What's also surprising is that amid the darkness and bleakness of this futuristic, war-torn world, the movie still makes time for a lot of lighter moments, and even humor. The movie is actually really funny and witty at times. There's some great playful banter between Cage and Rita. Bill Paxton's corn-fed Sergeant Farell is consistently entertaining-as-hell and funny. And Noah Taylor's Dr. Carter, the slightly-mad scientist who teams with Cage and Rita to discover the alien adversary's weakness, is also a lot of fun. Point being, EDGE OF TOMORROW is far from the grim slog that some of the trailers made it out to be. It's actually a really fun and audience-pleasing ride that balances out its darker moments with good old-fashioned Summer Blockbuster entertainment.

To that end, Doug Liman tears the house down with his direction on this one. The movie moves along at an always-exciting, rapid-fire clip. And the big action set-pieces are some of the best of any sci-fi blockbuster in years. Again, a lot of the reason these scenes work so well is because of the way they're built up. We're not just seeing sound and fury, we're seeing action that continually shows us Cage learning from past mistakes and improving his combat abilities and survival skills. Sure, having already lived out certain moments, he gets to play god and anticipate an adversary's move before it even happens. But more than that, he is self-upgrading, acting out a real-life process of videogame-esque leveling up.
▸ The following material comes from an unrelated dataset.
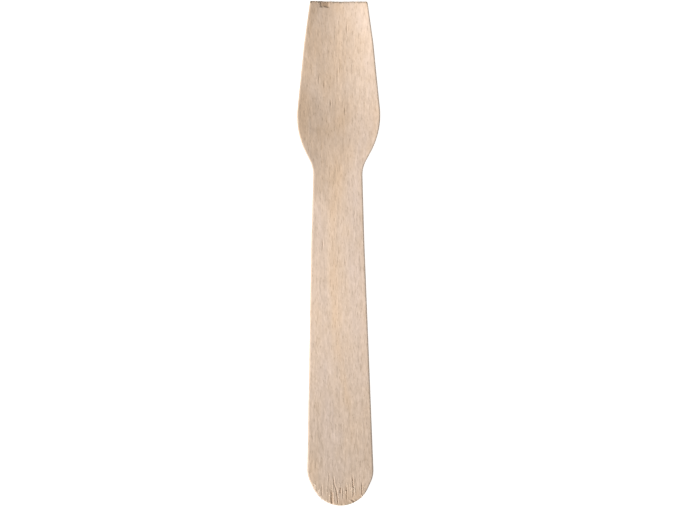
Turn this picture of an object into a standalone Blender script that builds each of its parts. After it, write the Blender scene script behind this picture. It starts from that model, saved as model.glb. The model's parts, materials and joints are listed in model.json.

And that is thrilling to watch.

The movie perfectly captures the risk/reward process of playing through and advancing through a videogame. Of learning from failures and evolving until one is truly the master of the game - fully in control of its mechanics, able to anticipate obstacles and navigate through challenges with ease. In turn, the videogame-style structure, as in Scott Pilgrim, becomes a way of looking at life. Live, die, repeat, win. Our days, our hopes, our struggles, in microcosm. EDGE OF TOMORROW tells a great story, but the underlying smarts of how that story is presented is what makes it so impressive. Even those who've never played a videogame will, I think, get caught up in the rush of "okay, what now?" logic puzzles that the film invites us to live out alongside Cage and Rita. It all feels so fresh, presented in such a novel way, that I want to say that this is the flat-out best sci-fi action film since District 9. It seems like bland marketing may have hurt this one at the box-office, but the fact is that the movie is one of the more unique and original action blockbuster films in years. Go see it - THIS is the big movie to beat this summer.